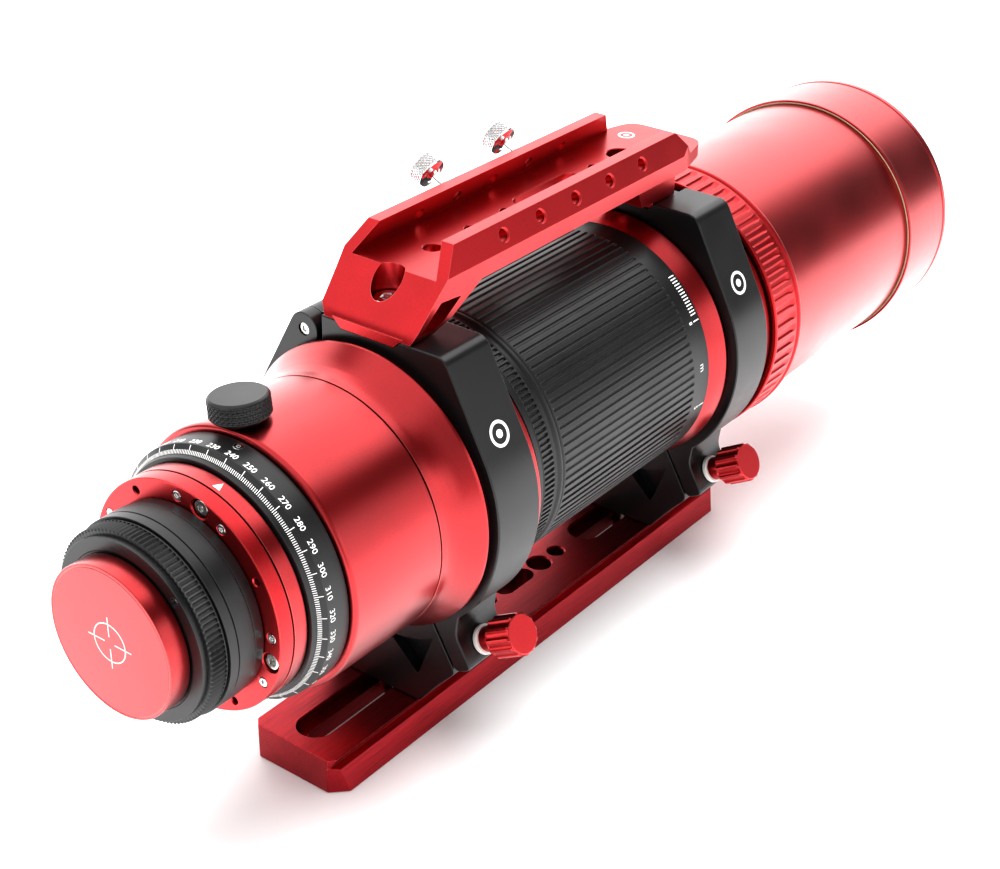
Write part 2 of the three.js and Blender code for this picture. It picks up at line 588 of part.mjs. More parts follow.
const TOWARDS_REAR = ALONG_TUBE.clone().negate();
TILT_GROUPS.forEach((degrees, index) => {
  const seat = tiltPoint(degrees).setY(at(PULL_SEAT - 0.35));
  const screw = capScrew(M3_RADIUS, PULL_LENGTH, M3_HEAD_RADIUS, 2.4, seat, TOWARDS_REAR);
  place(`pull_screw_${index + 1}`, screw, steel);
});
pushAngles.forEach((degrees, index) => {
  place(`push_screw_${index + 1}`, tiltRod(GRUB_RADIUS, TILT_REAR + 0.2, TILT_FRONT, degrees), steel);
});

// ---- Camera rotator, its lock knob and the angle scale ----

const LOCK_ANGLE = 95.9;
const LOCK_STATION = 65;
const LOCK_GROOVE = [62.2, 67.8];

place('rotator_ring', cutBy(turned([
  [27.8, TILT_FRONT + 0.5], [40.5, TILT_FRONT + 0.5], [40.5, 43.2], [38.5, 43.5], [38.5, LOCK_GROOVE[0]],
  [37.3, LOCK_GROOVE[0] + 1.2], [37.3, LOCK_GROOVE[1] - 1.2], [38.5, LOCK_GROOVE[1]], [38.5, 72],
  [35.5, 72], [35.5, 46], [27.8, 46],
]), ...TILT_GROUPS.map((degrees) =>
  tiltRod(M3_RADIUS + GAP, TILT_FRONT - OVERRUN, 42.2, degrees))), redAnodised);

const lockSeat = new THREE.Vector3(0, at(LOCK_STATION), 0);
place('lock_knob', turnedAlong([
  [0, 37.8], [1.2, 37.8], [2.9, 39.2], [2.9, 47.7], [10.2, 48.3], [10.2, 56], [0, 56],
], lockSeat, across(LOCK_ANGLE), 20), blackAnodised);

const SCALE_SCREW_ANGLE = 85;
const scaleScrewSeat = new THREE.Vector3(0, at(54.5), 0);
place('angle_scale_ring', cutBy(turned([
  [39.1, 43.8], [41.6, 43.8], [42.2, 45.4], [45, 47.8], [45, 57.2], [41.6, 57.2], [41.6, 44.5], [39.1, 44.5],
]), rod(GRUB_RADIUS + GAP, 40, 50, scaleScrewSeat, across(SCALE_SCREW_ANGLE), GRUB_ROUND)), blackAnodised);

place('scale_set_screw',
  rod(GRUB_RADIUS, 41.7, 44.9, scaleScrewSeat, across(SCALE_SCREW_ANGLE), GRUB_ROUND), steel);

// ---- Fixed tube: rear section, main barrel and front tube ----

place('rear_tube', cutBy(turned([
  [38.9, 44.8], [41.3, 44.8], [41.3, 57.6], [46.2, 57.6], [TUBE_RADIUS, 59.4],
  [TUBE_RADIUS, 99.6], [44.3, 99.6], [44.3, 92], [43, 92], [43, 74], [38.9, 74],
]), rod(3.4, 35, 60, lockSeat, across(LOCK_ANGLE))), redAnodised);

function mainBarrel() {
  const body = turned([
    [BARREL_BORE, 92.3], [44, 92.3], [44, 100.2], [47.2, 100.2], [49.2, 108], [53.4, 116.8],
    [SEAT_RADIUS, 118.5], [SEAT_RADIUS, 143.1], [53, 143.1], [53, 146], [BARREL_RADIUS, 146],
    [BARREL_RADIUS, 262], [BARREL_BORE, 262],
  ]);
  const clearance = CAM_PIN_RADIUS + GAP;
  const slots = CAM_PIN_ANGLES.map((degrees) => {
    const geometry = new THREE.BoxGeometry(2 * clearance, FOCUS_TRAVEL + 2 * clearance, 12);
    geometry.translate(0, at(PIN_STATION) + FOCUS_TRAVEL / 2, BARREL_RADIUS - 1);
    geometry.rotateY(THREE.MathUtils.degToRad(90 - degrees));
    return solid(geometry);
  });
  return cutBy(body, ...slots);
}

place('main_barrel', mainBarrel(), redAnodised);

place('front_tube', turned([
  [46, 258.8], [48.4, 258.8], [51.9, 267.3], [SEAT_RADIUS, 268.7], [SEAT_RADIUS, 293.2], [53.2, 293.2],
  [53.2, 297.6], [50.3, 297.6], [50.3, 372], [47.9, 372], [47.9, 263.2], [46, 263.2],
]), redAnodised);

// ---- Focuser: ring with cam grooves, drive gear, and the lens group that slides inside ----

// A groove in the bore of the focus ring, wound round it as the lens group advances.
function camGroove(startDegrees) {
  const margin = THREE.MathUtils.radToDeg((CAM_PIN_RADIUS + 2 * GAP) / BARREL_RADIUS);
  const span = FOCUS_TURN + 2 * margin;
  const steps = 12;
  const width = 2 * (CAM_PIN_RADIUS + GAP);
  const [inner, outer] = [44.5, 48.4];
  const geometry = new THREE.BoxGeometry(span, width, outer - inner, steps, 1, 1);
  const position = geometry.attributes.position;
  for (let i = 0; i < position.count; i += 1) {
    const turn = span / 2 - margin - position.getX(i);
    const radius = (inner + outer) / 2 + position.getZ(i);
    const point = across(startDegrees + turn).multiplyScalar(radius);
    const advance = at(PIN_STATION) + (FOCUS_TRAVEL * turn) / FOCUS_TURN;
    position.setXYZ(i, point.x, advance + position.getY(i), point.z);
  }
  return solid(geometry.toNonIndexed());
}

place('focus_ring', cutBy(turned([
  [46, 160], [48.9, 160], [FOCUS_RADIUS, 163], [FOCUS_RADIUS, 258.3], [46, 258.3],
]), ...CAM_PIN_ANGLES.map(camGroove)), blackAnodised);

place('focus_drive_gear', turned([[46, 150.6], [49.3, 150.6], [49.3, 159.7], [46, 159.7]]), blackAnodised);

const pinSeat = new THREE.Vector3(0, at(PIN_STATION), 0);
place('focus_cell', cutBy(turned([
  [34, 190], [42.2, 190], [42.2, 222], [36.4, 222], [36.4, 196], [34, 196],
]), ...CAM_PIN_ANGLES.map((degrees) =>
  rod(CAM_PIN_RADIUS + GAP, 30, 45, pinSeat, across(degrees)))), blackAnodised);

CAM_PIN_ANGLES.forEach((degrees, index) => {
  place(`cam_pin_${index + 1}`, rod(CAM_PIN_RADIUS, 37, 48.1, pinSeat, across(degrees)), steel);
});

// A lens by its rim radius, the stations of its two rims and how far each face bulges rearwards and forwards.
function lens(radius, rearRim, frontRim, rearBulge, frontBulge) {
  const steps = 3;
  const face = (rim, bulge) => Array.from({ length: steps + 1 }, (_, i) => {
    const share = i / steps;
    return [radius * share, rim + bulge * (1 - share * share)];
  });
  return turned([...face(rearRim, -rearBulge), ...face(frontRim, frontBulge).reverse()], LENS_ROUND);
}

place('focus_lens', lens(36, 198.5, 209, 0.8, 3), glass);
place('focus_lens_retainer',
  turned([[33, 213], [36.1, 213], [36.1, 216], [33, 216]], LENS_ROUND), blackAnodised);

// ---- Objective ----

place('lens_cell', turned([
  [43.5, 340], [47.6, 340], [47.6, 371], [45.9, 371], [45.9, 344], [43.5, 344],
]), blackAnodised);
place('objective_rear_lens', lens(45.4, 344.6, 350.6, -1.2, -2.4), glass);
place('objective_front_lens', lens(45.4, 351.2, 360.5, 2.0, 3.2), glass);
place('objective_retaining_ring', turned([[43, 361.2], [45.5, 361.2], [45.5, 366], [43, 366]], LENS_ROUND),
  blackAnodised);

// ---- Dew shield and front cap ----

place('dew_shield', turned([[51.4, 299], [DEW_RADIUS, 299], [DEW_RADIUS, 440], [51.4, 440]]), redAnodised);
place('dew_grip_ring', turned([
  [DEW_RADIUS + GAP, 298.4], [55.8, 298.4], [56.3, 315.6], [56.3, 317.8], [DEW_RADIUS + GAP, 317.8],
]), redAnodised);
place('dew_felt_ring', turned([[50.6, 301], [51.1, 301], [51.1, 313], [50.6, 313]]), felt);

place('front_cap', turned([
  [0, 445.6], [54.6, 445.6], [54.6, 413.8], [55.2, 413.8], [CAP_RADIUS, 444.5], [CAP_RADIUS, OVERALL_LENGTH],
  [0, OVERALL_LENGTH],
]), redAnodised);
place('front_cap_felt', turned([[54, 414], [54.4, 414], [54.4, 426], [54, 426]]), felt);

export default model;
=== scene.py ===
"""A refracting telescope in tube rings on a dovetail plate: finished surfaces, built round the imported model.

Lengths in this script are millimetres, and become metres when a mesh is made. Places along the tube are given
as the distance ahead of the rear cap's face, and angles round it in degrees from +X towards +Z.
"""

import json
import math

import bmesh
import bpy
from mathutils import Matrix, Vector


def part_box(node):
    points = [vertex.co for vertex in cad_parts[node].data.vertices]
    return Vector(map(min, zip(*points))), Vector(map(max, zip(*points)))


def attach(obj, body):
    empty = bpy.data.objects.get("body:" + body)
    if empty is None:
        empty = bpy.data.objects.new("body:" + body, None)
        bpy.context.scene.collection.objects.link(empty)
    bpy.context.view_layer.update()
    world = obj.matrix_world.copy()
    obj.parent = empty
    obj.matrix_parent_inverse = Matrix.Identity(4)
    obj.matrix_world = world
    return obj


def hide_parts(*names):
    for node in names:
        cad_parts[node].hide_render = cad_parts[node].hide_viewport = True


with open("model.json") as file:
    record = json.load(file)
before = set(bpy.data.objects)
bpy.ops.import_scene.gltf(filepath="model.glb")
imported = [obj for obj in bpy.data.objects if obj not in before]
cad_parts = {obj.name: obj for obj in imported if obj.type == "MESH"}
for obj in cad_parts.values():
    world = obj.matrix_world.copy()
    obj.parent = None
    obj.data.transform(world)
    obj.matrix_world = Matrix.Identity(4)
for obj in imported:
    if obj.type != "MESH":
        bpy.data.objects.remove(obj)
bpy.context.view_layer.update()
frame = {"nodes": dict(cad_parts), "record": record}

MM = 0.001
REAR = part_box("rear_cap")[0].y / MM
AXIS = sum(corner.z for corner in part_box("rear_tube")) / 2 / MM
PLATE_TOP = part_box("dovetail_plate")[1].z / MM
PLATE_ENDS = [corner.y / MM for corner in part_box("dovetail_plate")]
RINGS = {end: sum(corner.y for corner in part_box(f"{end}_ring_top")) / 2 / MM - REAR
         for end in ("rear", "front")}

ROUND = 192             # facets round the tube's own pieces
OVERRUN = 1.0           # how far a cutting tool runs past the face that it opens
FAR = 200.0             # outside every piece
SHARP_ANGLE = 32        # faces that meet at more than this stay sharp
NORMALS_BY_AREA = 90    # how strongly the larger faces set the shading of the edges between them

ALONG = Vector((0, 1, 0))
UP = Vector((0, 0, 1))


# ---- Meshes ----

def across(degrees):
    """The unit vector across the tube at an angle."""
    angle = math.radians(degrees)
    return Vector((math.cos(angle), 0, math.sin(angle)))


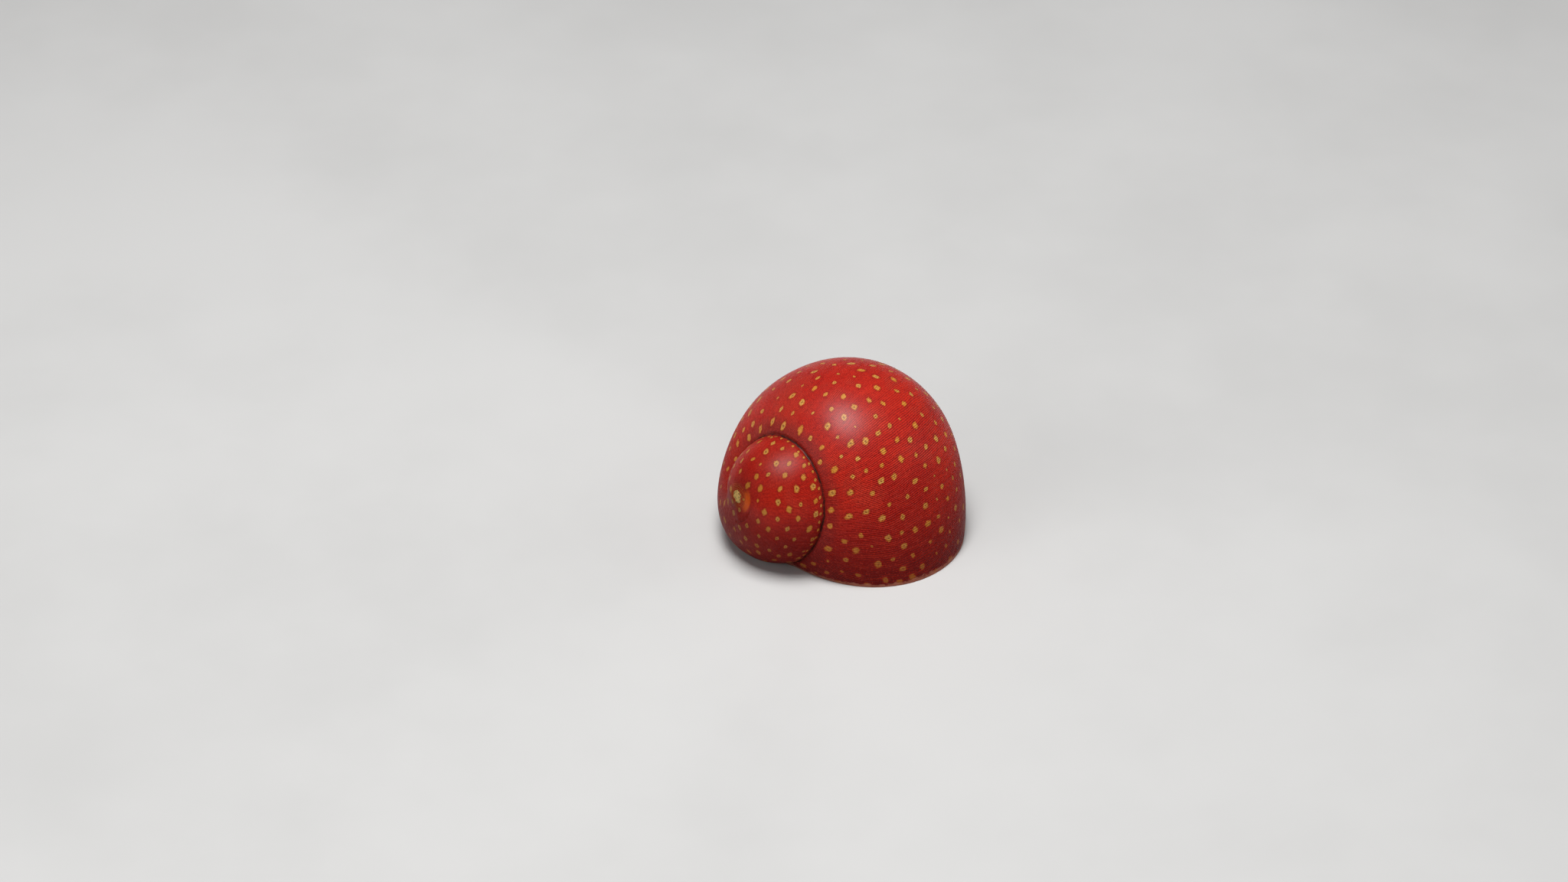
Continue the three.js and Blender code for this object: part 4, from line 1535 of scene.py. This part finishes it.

### Job
Extract only the lines from the line with "place('focus_lens', lens(36, 198.5, 209, 0.8, 3), glass);" through the line with "obj.matrix_parent_inverse = Matrix.Identity(4)", keeping both end lines exactly as they are.

### Answer to this exercise
place('focus_lens', lens(36, 198.5, 209, 0.8, 3), glass);
place('focus_lens_retainer',
  turned([[33, 213], [36.1, 213], [36.1, 216], [33, 216]], LENS_ROUND), blackAnodised);

// ---- Objective ----

place('lens_cell', turned([
  [43.5, 340], [47.6, 340], [47.6, 371], [45.9, 371], [45.9, 344], [43.5, 344],
]), blackAnodised);
place('objective_rear_lens', lens(45.4, 344.6, 350.6, -1.2, -2.4), glass);
place('objective_front_lens', lens(45.4, 351.2, 360.5, 2.0, 3.2), glass);
place('objective_retaining_ring', turned([[43, 361.2], [45.5, 361.2], [45.5, 366], [43, 366]], LENS_ROUND),
  blackAnodised);

// ---- Dew shield and front cap ----

place('dew_shield', turned([[51.4, 299], [DEW_RADIUS, 299], [DEW_RADIUS, 440], [51.4, 440]]), redAnodised);
place('dew_grip_ring', turned([
  [DEW_RADIUS + GAP, 298.4], [55.8, 298.4], [56.3, 315.6], [56.3, 317.8], [DEW_RADIUS + GAP, 317.8],
]), redAnodised);
place('dew_felt_ring', turned([[50.6, 301], [51.1, 301], [51.1, 313], [50.6, 313]]), felt);

place('front_cap', turned([
  [0, 445.6], [54.6, 445.6], [54.6, 413.8], [55.2, 413.8], [CAP_RADIUS, 444.5], [CAP_RADIUS, OVERALL_LENGTH],
  [0, OVERALL_LENGTH],
]), redAnodised);
place('front_cap_felt', turned([[54, 414], [54.4, 414], [54.4, 426], [54, 426]]), felt);

export default model;
=== scene.py ===
"""A refracting telescope in tube rings on a dovetail plate: finished surfaces, built round the imported model.

Lengths in this script are millimetres, and become metres when a mesh is made. Places along the tube are given
as the distance ahead of the rear cap's face, and angles round it in degrees from +X towards +Z.
"""

import json
import math

import bmesh
import bpy
from mathutils import Matrix, Vector


def part_box(node):
    points = [vertex.co for vertex in cad_parts[node].data.vertices]
    return Vector(map(min, zip(*points))), Vector(map(max, zip(*points)))


def attach(obj, body):
    empty = bpy.data.objects.get("body:" + body)
    if empty is None:
        empty = bpy.data.objects.new("body:" + body, None)
        bpy.context.scene.collection.objects.link(empty)
    bpy.context.view_layer.update()
    world = obj.matrix_world.copy()
    obj.parent = empty
    obj.matrix_parent_inverse = Matrix.Identity(4)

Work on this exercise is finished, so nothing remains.